3D code data
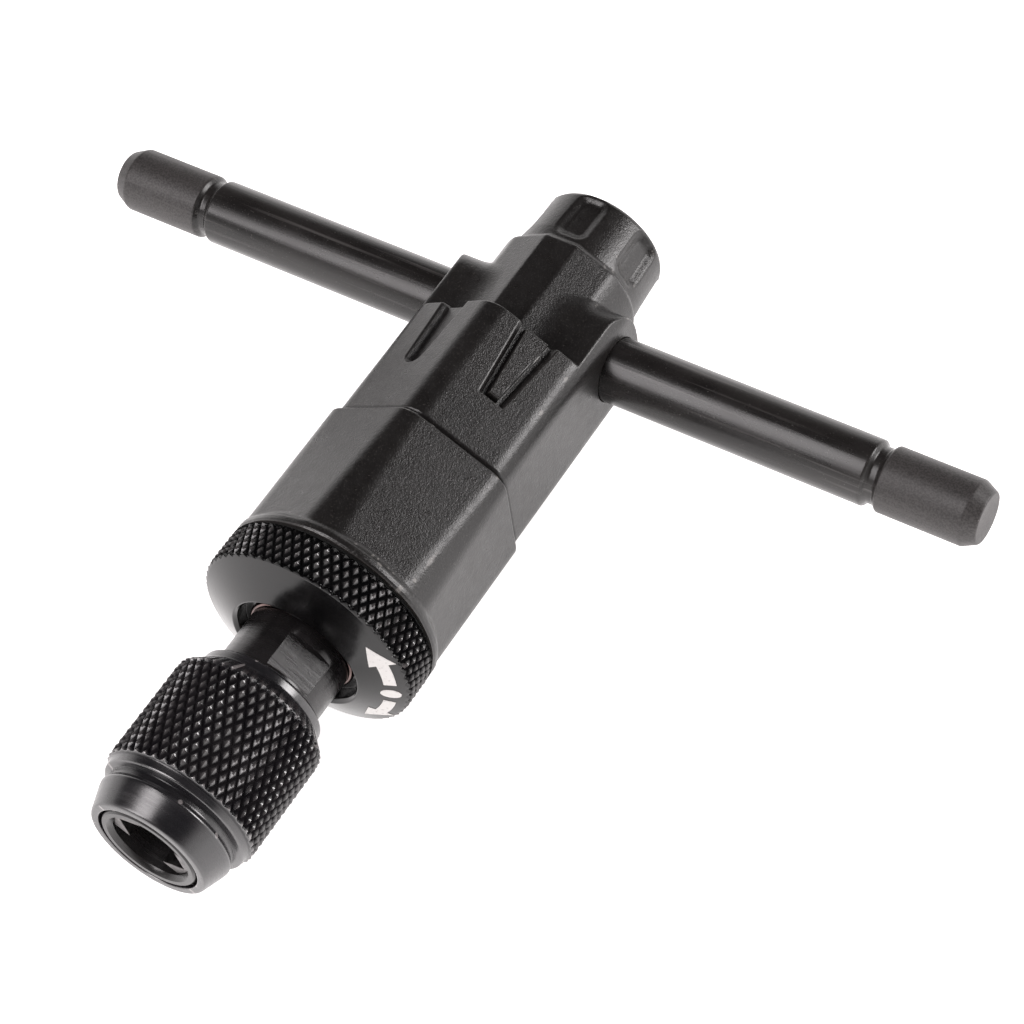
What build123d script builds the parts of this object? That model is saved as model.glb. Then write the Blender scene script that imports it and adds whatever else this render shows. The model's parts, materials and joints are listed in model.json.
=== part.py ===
from build123d import *
from math import cos, sin, radians
import os

os.makedirs("parts", exist_ok=True)

# ---------------------------------------------------------------------------
# Driving dimensions, mm.
# X runs along the tommy bar, Y along the spindle (chuck towards -Y, cap towards
# +Y), Z up. Stations named S_ are distances from the bar's axis towards the chuck.
# ---------------------------------------------------------------------------
BAR_R = 3.5
BAR_HALF = 51.8
BAR_CHAMFER_LEN = 1.5
BAR_CHAMFER_R = 0.75
GROOVE_X = 40.3
GROOVE_TOP = 1.7
GROOVE_FLOOR = 0.8
GROOVE_DEPTH = 0.5
BAR_HOLE_R = 3.6

S_NOSE = 69.5
S_CAP = -14.5
RING_R = 11.9
AXIS_Z = RING_R
BAR_Y = (S_NOSE + S_CAP) / 2

# housing
SKIRT_R = 11.7
S_RIM = 38.0
S_LEDGE = 36.8
S_STEP = 21.2
S_SHOULDER = 5.3
LOWER_R = 11.6
LOWER_FLAT_FRONT = 10.8
LOWER_FLAT_REAR = 10.45
UPPER_R = 11.0
UPPER_FLAT = 9.95
NECK_R = 8.0
NECK_FLAT = 7.65
NECK_BEVEL = 7.8
S_NECK_END = -8.0
CAP_R = 7.4
CAP_END_R = 7.1
EAR_HALF_Z = 6.0
EAR_END = -4.6
FLUTE_DEPTH = 0.6
FLUTE_LENGTH = 5.8
FLUTE_WIDTH = 3.6
FLUTE_CORNER = 1.2
S_FLUTE = -11.3
RECESS_DEPTH = 0.8
RECESS_WIDE = 2.45
RECESS_NARROW = 1.45
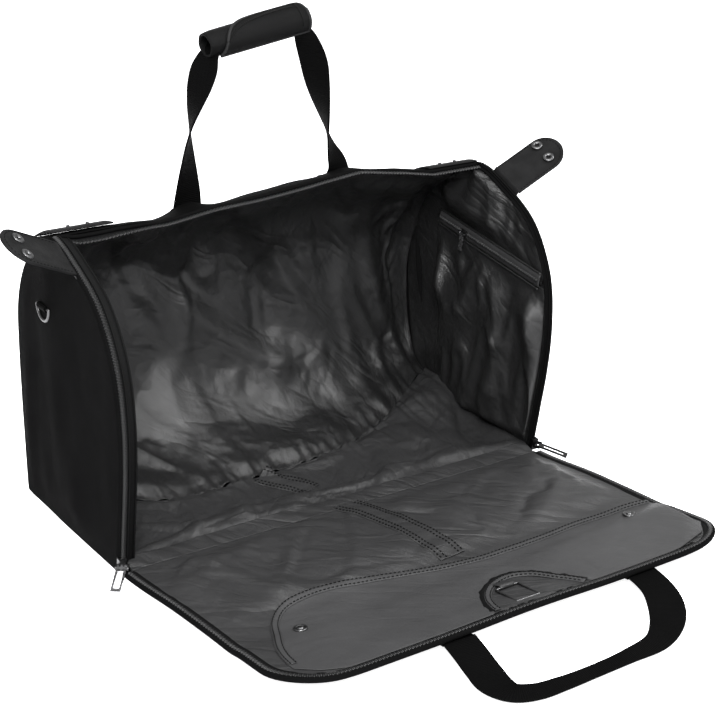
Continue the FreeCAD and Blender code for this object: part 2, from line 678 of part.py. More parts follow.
def flap_near():
    fold = FOLD_Y + FOLD_GAP
    save("flap_panel", box(-FLAP_HALF, FLAP_HALF, fold, FLAP_NEAR, 0, BASE_CLOTH))
    save("flap_stiffener", box(-FLAP_STIFFENER_HALF, FLAP_STIFFENER_HALF, fold, FLAP_STIFFENER_START,
                               FLAP_TAPE_Z, FLAP_TAPE_Z + STIFFENER))
    save("flap_lining", box(-FLAP_HALF, FLAP_HALF, fold, FLAP_NEAR, FLAP_LINING_Z, FLAP_LINING_Z + LINING))
    zip_y = (fold, FLAP_ZIP_START)
    save("flap_side_coils", *both_sides(FLAP_HALF + CLEAR, FLAP_COIL_HALF, *zip_y, *FLAP_COIL_Z))
    save("flap_side_tapes", *both_sides(FLAP_TAPE_HALF - FLAP_TAPE_WIDTH, FLAP_TAPE_HALF, *zip_y,
                                        FLAP_TAPE_Z, FLAP_TAPE_Z + TAPE))
    save("flap_stitched_band", plate(FLAP_BAND, POCKET_Z, POCKET_Z + PATCH))
    save("flap_pocket_hem", plate(POCKET_HEM, POCKET_Z, POCKET_Z + PATCH))


def flap_far():
    save("flap_end_panel", tilted(inset_outline(FLAP_HALF, 0, 0, BASE_CLOTH)))
    stiffener = inset_outline(FLAP_STIFFENER_HALF, FLAP_STIFFENER_INSET, FLAP_TAPE_Z, FLAP_TAPE_Z + STIFFENER)
    save("flap_end_stiffener", tilted(stiffener))
    save("flap_end_lining", tilted(inset_outline(FLAP_HALF, 0, FLAP_LINING_Z, FLAP_LINING_Z + LINING)))
    tape = end_outline(FLAP_TAPE_HALF, FLAP_EDGE + 0.4, FLAP_CORNER, FLAP_TAPE_Z, FLAP_TAPE_Z + TAPE)
    tape_hole = inset_outline(FLAP_TAPE_HALF - FLAP_TAPE_WIDTH, 12, 0, POCKET_Z)
    save("flap_end_tape", tilted(tape.cut(tape_hole)))
    coil = inset_outline(FLAP_COIL_HALF, FLAP_HALF - FLAP_COIL_HALF, *FLAP_COIL_Z)
    coil_hole = inset_outline(FLAP_HALF + CLEAR, -CLEAR, 0, POCKET_Z)
    save("flap_end_coil", tilted(coil.cut(coil_hole)))


def flap_pocket():
    """Slip pocket over the flap's far part, with a half-oval opening for the hanger ring."""
    sheet = plate(POCKET_FAR, POCKET_Z, POCKET_Z + PATCH)
    sheet = sheet.common(end_outline(POCKET_HALF, POCKET_EDGE, FLAP_CORNER - 6, 0, 2 * POCKET_Z))
    opening = Part.makeCylinder(NOTCH_RADIUS, 2 * POCKET_Z, V(NOTCH_X, POCKET_EDGE, 0))
    save("flap_pocket_panel", tilted(sheet.cut(opening)))
    snap_z = POCKET_Z + PATCH + CLEAR
    snaps = [rod(V(x, SNAP_Y, snap_z), V(x, SNAP_Y, snap_z + SNAP_HEIGHT), SNAP_RADIUS) for x in SNAP_X]
    save("pocket_snaps", *[tilted(snap) for snap in snaps])


def hanger_ring():
    left = NOTCH_X - HANG_HALF
    right = NOTCH_X + HANG_HALF
    corners = [V(left, HANG_BAR_Y, HANG_Z), V(right, HANG_BAR_Y, HANG_Z),
               V(right, HANG_FAR_Y, HANG_Z), V(left, HANG_FAR_Y, HANG_Z)]
    ring = Part.makeSphere(HANG_WIRE, corners[0])
    for start, end in zip(corners, corners[1:] + corners[:1]):
        ring = ring.fuse(rod(start, end, HANG_WIRE))
        ring = ring.fuse(Part.makeSphere(HANG_WIRE, start))
    save("hanger_ring", tilted(ring))


def hanger_ring_tab():
    bar = V(NOTCH_X, HANG_BAR_Y, HANG_Z)
    reach = V(HANG_TAB_HALF, 0, 0)
    sleeve = rod(bar - reach, bar + reach, HANG_SLEEVE)
    tab = box(NOTCH_X - HANG_TAB_HALF, NOTCH_X + HANG_TAB_HALF, HANG_BAR_Y, HANG_BAR_Y + HANG_TAB_LENGTH,
              POCKET_Z, POCKET_Z + LINING)
    bore = rod(bar - reach * 2, bar + reach * 2, HANG_BORE)
    save("hanger_ring_tab", tilted(sleeve.fuse(tab).cut(bore)))


os.makedirs("parts", exist_ok=True)
base()
back()
ends()
stud_patches()
handles()
grip()
snap_tabs()
strap_rings()
main_sliders()
end_pocket()
flap_near()
flap_far()
flap_pocket()
hanger_ring()
hanger_ring_tab()
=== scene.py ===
"""Looks for an open garment bag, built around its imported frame.

Metres, in the frame's own axes: X along the bag, -Y towards the opening, Z up.
"""
import json
import math

import bpy
import numpy as np
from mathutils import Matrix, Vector, noise
from mathutils.bvhtree import BVHTree


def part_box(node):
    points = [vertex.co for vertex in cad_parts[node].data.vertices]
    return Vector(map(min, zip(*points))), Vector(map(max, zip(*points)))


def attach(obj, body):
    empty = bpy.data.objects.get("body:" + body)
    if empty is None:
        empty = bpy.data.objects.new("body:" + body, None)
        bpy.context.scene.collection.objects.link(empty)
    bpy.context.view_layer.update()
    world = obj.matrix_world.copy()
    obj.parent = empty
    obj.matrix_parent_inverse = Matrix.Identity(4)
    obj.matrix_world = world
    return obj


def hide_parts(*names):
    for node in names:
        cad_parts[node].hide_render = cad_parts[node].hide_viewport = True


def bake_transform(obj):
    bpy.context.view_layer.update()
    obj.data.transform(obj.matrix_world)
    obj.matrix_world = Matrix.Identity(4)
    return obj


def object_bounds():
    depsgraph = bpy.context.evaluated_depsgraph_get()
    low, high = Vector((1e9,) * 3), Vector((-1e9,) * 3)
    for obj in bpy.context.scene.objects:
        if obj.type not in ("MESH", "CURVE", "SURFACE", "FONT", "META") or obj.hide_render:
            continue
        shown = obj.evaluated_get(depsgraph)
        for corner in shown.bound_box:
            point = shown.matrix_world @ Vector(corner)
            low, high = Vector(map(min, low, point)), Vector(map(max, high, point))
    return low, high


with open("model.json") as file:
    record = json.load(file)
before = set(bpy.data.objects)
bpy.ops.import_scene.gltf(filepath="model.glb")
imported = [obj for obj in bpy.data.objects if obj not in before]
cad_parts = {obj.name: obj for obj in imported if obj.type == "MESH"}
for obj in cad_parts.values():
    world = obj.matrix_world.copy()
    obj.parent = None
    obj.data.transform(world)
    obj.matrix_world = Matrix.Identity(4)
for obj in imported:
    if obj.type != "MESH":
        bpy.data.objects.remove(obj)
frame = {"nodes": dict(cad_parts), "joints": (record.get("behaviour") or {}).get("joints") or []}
CAD_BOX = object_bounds()
NODES = frame["nodes"]
JOINTS = {joint["name"]: joint for joint in frame["joints"]}

# ---- outline of the domed ends: half depth and height, up to the ridge ----
DOME_HALF = [(0.120, 0.0), (0.1302, 0.0575), (0.140, 0.115), (0.144, 0.165),
             (0.135, 0.234), (0.104, 0.285), (0.056, 0.315)]
RIDGE_HEIGHT = 0.334
END_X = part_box("right_end_panel")[1].x             # outer face of an end
FLOOR_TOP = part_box("floor_lining")[1].z
FLAP_HINGE_Y = JOINTS["flap_hinge"]["pos_m"][1]
FLAP_FOLD_Y = JOINTS["flap_fold"]["pos_m"][1]
FLAP_EDGE_Y = -0.4415
FLAP_HALF = 0.279                                  # the cloth flap reaches over the zips at its sides
FLAP_CORNER = 0.055
FLAP_TILT = math.radians(6)
LINING_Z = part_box("flap_lining")[1].z
WEB_WIDTH = 0.038
WEB = 0.0022                                       # thickness of webbing
THIN = 0.0008                                      # thickness of lining
LINING_HALF = 0.2735                               # half the width of the back's and the floor's linings
BACK_LINING_LENGTH = 0.42
ANCHOR_X = (-0.092, 0.100)                         # where the back handle's webbing is sewn down
FRONT_ANCHOR_X = (-0.078, 0.158)
SETTLE_FRAMES = 22


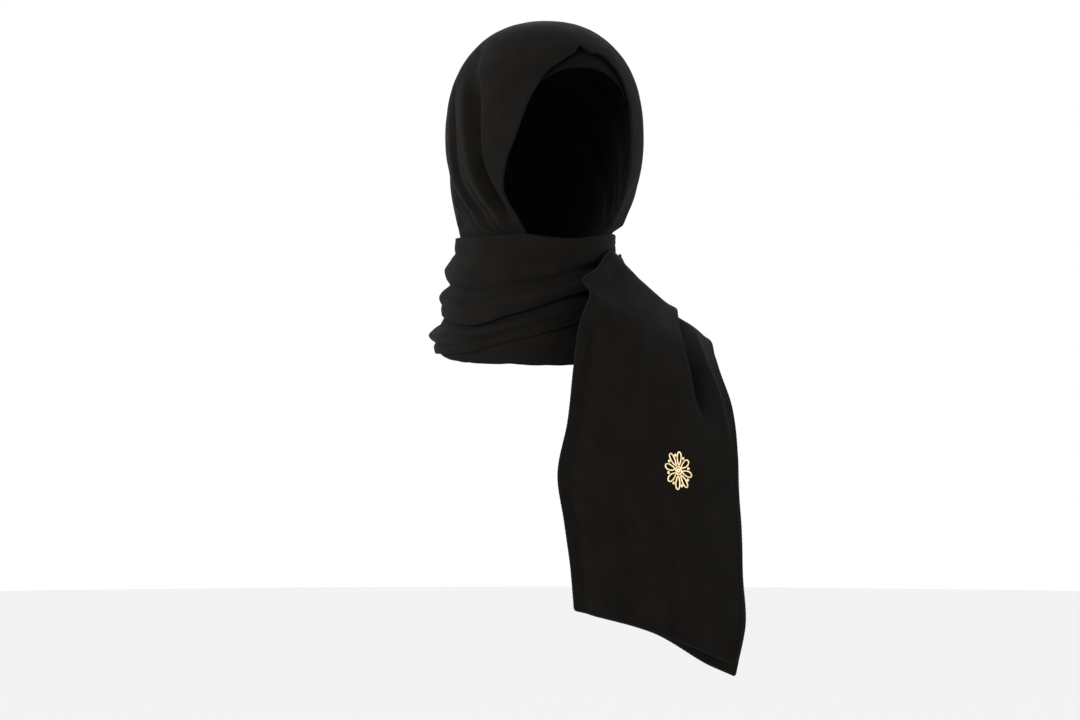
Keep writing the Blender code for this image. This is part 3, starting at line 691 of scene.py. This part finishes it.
def stitch_piece(name, path, facing):
    """Slanted stitches over the roll: capsules with eight sides and five rings, one at every pitch."""
    path, facing = evenly(path, facing, STITCH_PITCH)
    tangent, up, across = path_frame(path, facing)
    swing = np.linspace(-1.15, 1.15, 6)
    turn = np.linspace(0, 2 * np.pi, 6, endpoint=False)
    thin = 0.00022 * np.array([0.35, 0.9, 1, 1, 0.9, 0.35])
    arc = (across[:, None] * (np.sin(swing) * (HEM_WIDTH / 2 + 0.0001))[None, :, None]
           + up[:, None] * (np.cos(swing) * (HEM_THICKNESS / 2 + 0.0001))[None, :, None]
           + tangent[:, None] * (swing * 0.0006)[None, :, None])
    centre = path[:, None] + arc
    ahead = unit(np.gradient(centre, axis=1))
    out = unit(arc - ahead * np.sum(arc * ahead, -1, keepdims=True))
    side = np.cross(ahead, out)
    ring = (out[:, :, None] * np.cos(turn)[None, None, :, None] + side[:, :, None] * np.sin(turn)[None, None, :, None])
    points = centre[:, :, None] + ring * thin[None, :, None, None]
    index = np.arange(36).reshape(6, 6)
    index = np.concatenate([index, index[:, :1]], 1)
    quads = np.stack([index[:-1, :-1], index[1:, :-1], index[1:, 1:], index[:-1, 1:]], -1).reshape(-1, 4)[:, ::-1]
    one = quads.tolist() + [index[0, :-1].tolist()[::-1], index[-1, :-1].tolist()]
    faces = [[corner + 36 * k for corner in face] for k in range(len(path)) for face in one]
    return mesh_piece(name, points, faces)


# %% Hems and stitches of the fall
def border(surface, inner, outer, first, last, corner=0.02):
    """A path down the inner edge, across the hem and up the outer edge, with both corners eased."""
    down = np.linspace(first, last, 400)
    over = np.linspace(inner, outer, 200)[1:-1]
    station = np.concatenate([down, np.full(len(over), last), down[::-1]])
    across = np.concatenate([np.full(len(down), inner), over, np.full(len(down), outer)])
    path, facing = surface(station, across), normals_of(surface, station, across)
    for _ in range(3):
        path[1:-1] = (path[:-2] + 2 * path[1:-1] + path[2:]) / 4
    return path, facing


def hems_of(tag, surface, inner, outer, first, last, wall):
    path, facing = border(surface, inner, outer, first, last)
    path = path - facing * wall / 2
    return hem_piece("hem_" + tag, path, facing), stitch_piece("stitches_" + tag, path, facing)


fall_hem, fall_stitches = hems_of("fall", fall_surface, 0.0, 1.0, FIRST + 0.02, LAST - 0.002, WALL)
behind_hem, behind_stitches = hems_of("behind", behind_surface, UNDER_FROM, 1 + UNDER_PAST_EDGE,
                                      UNDER_START + 0.02, LAST + UNDER_PAST_HEM - 0.002, 0.0009)
print("stitches on the fall:", len(fall_stitches.data.vertices) // 36)

# %% [markdown]
# ## The motif
#
# A small motif in gold thread sits on the fall. It is a rosette of open petals drawn in lines of satin stitch, with
# two rings in the middle and a bead between the petals. Each line is a low cord whose surface is ribbed by its threads, so
# it catches light as stitched thread does.

# %% The motif
MOTIF_STATION, MOTIF_ACROSS = 9.1, 0.645
MOTIF_HALF_WIDTH, MOTIF_HALF_HEIGHT = 0.0145, 0.0180
PETALS = 8
THREAD_PITCH = 0.00042


def on_fall(x, y, out):
    """A point of the motif: x and y in metres from its middle, laid on the fall and moved out from it."""
    station, across = np.array(MOTIF_STATION), np.array(MOTIF_ACROSS)
    middle = fall_flat(station, across)
    down = np.linalg.norm(fall_flat(station + 0.1, across) - middle) / 0.1
    wide = np.linalg.norm(fall_flat(station, across + 0.01) - middle) / 0.01
    station, across = MOTIF_STATION - y / down, MOTIF_ACROSS + x / wide
    facing = normals_of(fall_surface, station, across, 2e-3)
    return fall_surface(station, across) + facing * np.asarray(out)[..., None], facing


def petal_line(number, grow):
    """A petal's outline: a pointed loop x = s(1-s) wide and s long, turned about the middle to its place."""
    s = np.linspace(0, 2 * np.pi, 90, endpoint=False)
    reach = 0.30 + 0.70 * grow * (0.5 - 0.5 * np.cos(s))
    spread = 0.185 * grow * np.sin(s) * (0.55 + 0.45 * (0.5 - 0.5 * np.cos(s)))
    turn = 2 * np.pi * number / PETALS
    x = reach * np.sin(turn) + spread * np.cos(turn)
    y = reach * np.cos(turn) - spread * np.sin(turn)
    return x * MOTIF_HALF_WIDTH, y * MOTIF_HALF_HEIGHT


def ring_line(size, points=120):
    s = np.linspace(0, 2 * np.pi, points, endpoint=False)
    return size * MOTIF_HALF_WIDTH * np.sin(s), size * MOTIF_HALF_HEIGHT * np.cos(s)


def stitched_line(x, y, width, height):
    """A closed line of satin stitch: a low cord on the cloth, its height rippled at the pitch of the thread."""
    closed_x, closed_y = np.append(x, x[0]), np.append(y, y[0])
    run = np.concatenate([[0], np.cumsum(np.hypot(np.diff(closed_x), np.diff(closed_y)))])
    steps = max(24, int(run[-1] / (THREAD_PITCH / 3)))
    at = np.linspace(0, run[-1], steps, endpoint=False)
    x, y = np.interp(at, run, closed_x), np.interp(at, run, closed_y)
    path, facing = on_fall(x, y, np.full(len(x), 0.0002))
    rib = 1 + 0.16 * np.cos(2 * np.pi * at / THREAD_PITCH)
    _, up, across = path_frame(np.concatenate([path[-2:], path, path[:2]]), np.concatenate([facing[-2:], facing, facing[:2]]))
    up, across = up[2:-2], across[2:-2]
    turn = np.linspace(0, 2 * np.pi, 10, endpoint=False)
    ring = (np.cos(turn)[None, :, None] * across[:, None] * width / 2
            + (np.sin(turn)[None, :] * (height * rib)[:, None])[..., None] * up[:, None])
    return path[:, None] + ring, at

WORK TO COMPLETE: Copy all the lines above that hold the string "mathutils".

RESULT OF THE TASK:
from mathutils import Matrix, Vector, noise
from mathutils.bvhtree import BVHTree